With this paragraph, we have no idea what the story is going to be about, but we know where it’s set, or at least where it begins. To continue, you could walk inside and begin to describe the innards of the house, or you could bring a character into the scene, have him or her walking up to the massive front porch. The point is there is now a concrete setting.
A couple quick notes about storytelling before we move on. The instinct of many young writers is to have the story completely mapped out in their head before they begin writing. That tends to make for bad stories. As the great short story writer Flannery O’Conner wrote, “If you the writer aren’t surprised by what’s happening, the reader is not going to be surprised.” In other words, if you know how a story is going to end before you even begin it, then the reader will be pretty able to predict that ending, too, and therefore will be bored. So when you sit down to write the beginning, don’t worry about the end or even the next paragraph. Just write a solid opening paragraph, and see where it leads.

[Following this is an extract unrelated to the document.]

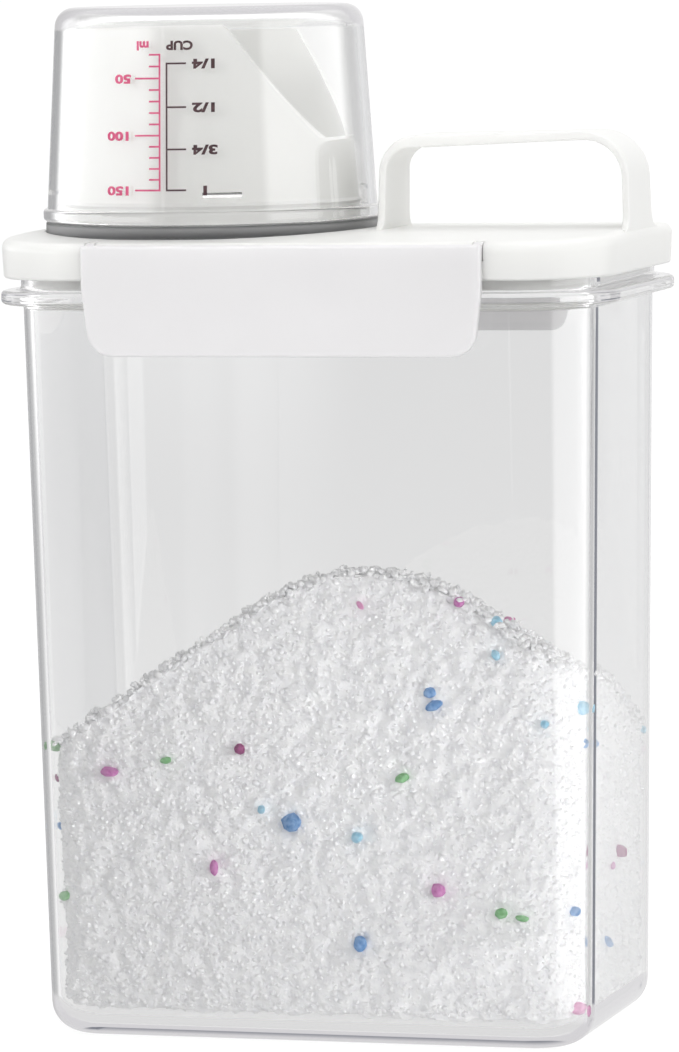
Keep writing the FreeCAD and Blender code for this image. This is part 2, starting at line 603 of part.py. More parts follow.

The other note worth mentioning is that all of the beginnings discussed so far, and almost every beginning to every story, have one thing in common: they’re concrete. That is, they’re not vague, foggy or confusing. They are very specific, very detailed, and they give the reader a clear image. In the first example, a reader can easily see Marty Tanner’s fat, and in the second example, the reader clearly knows what Marty is like. And in the most recent example, the reader can clearly see the old blue house. Concrete is key.